TASK DESCRIPTION ▸ Restate the entire listing word for word.

══════

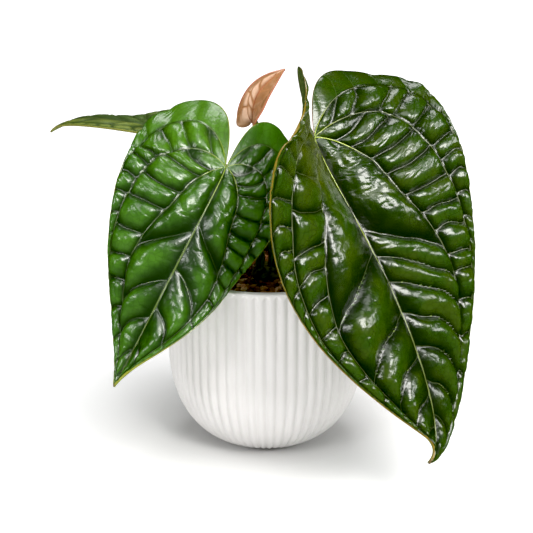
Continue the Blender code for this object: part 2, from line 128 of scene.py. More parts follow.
for name, lamp in LAMPS.items():
    softbox(name, *lamp)
air = bpy.data.worlds.new("studio air")
air.use_nodes = True
air.node_tree.nodes["Background"].inputs["Color"].default_value = colour("#FFFFFF")
air.node_tree.nodes["Background"].inputs["Strength"].default_value = AIR_LIGHT
air.cycles_visibility.glossy = False
bpy.context.scene.world = air

# Opal acrylic, matte and of an even white colour. Its glow is painted light that keeps the ground
# white, and it fades to nothing round the pot, which paints the soft contact shadow there.
acrylic, tree, shader = new_finish("opal acrylic light table", {
    "Base Color": colour("#EFEFEF"), "Roughness": 0.9, "Specular IOR Level": 0.1,
    "Emission Color": colour("#FFFFFF")})
where = add_node(tree, "TexCoord").outputs["Object"]
distance = add_node(tree, "VectorMath", {0: where}, {1: PAINTED_SHADOW_CENTRE}, operation="DISTANCE")
glow = add_node(tree, "MapRange", {"Value": distance.outputs["Value"]},
                {"From Min": PAINTED_SHADOW_CORE, "From Max": PAINTED_SHADOW_EDGE, "To Min": 0.0, "To Max": GLOW_POWER})
tree.links.new(glow.outputs["Result"], shader.inputs["Emission Strength"])


def full_turn(steps):
    """Angles of even steps round a full turn."""
    return np.linspace(0.0, 2 * np.pi, steps, endpoint=False)


def add_sheet(name, points, faces):
    """A sheet of the acrylic that the leaves' gloss doesn't show."""
    mesh = bpy.data.meshes.new(name)
    mesh.from_pydata(points, [], faces)
    mesh.materials.append(acrylic)
    sheet = bpy.data.objects.new(name, mesh)
    bpy.context.collection.objects.link(sheet)
    sheet.visible_glossy = False
    return sheet


square = ((-1, -1), (1, -1), (1, 1), (-1, 1))
add_sheet("table", [(x * TABLE_HALF, y * TABLE_HALF, 0.0) for x, y in square], [(0, 1, 2, 3)])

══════

EXERCISE RESPONSE ▸
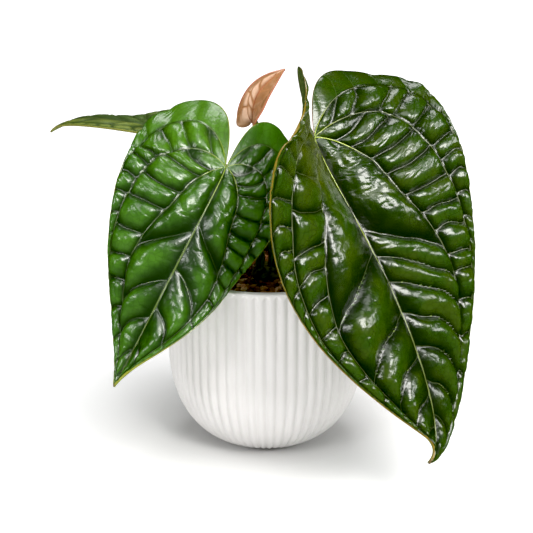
Continue the Blender code for this object: part 2, from line 128 of scene.py. More parts follow.
for name, lamp in LAMPS.items():
    softbox(name, *lamp)
air = bpy.data.worlds.new("studio air")
air.use_nodes = True
air.node_tree.nodes["Background"].inputs["Color"].default_value = colour("#FFFFFF")
air.node_tree.nodes["Background"].inputs["Strength"].default_value = AIR_LIGHT
air.cycles_visibility.glossy = False
bpy.context.scene.world = air

# Opal acrylic, matte and of an even white colour. Its glow is painted light that keeps the ground
# white, and it fades to nothing round the pot, which paints the soft contact shadow there.
acrylic, tree, shader = new_finish("opal acrylic light table", {
    "Base Color": colour("#EFEFEF"), "Roughness": 0.9, "Specular IOR Level": 0.1,
    "Emission Color": colour("#FFFFFF")})
where = add_node(tree, "TexCoord").outputs["Object"]
distance = add_node(tree, "VectorMath", {0: where}, {1: PAINTED_SHADOW_CENTRE}, operation="DISTANCE")
glow = add_node(tree, "MapRange", {"Value": distance.outputs["Value"]},
                {"From Min": PAINTED_SHADOW_CORE, "From Max": PAINTED_SHADOW_EDGE, "To Min": 0.0, "To Max": GLOW_POWER})
tree.links.new(glow.outputs["Result"], shader.inputs["Emission Strength"])


def full_turn(steps):
    """Angles of even steps round a full turn."""
    return np.linspace(0.0, 2 * np.pi, steps, endpoint=False)


def add_sheet(name, points, faces):
    """A sheet of the acrylic that the leaves' gloss doesn't show."""
    mesh = bpy.data.meshes.new(name)
    mesh.from_pydata(points, [], faces)
    mesh.materials.append(acrylic)
    sheet = bpy.data.objects.new(name, mesh)
    bpy.context.collection.objects.link(sheet)
    sheet.visible_glossy = False
    return sheet


square = ((-1, -1), (1, -1), (1, 1), (-1, 1))
add_sheet("table", [(x * TABLE_HALF, y * TABLE_HALF, 0.0) for x, y in square], [(0, 1, 2, 3)])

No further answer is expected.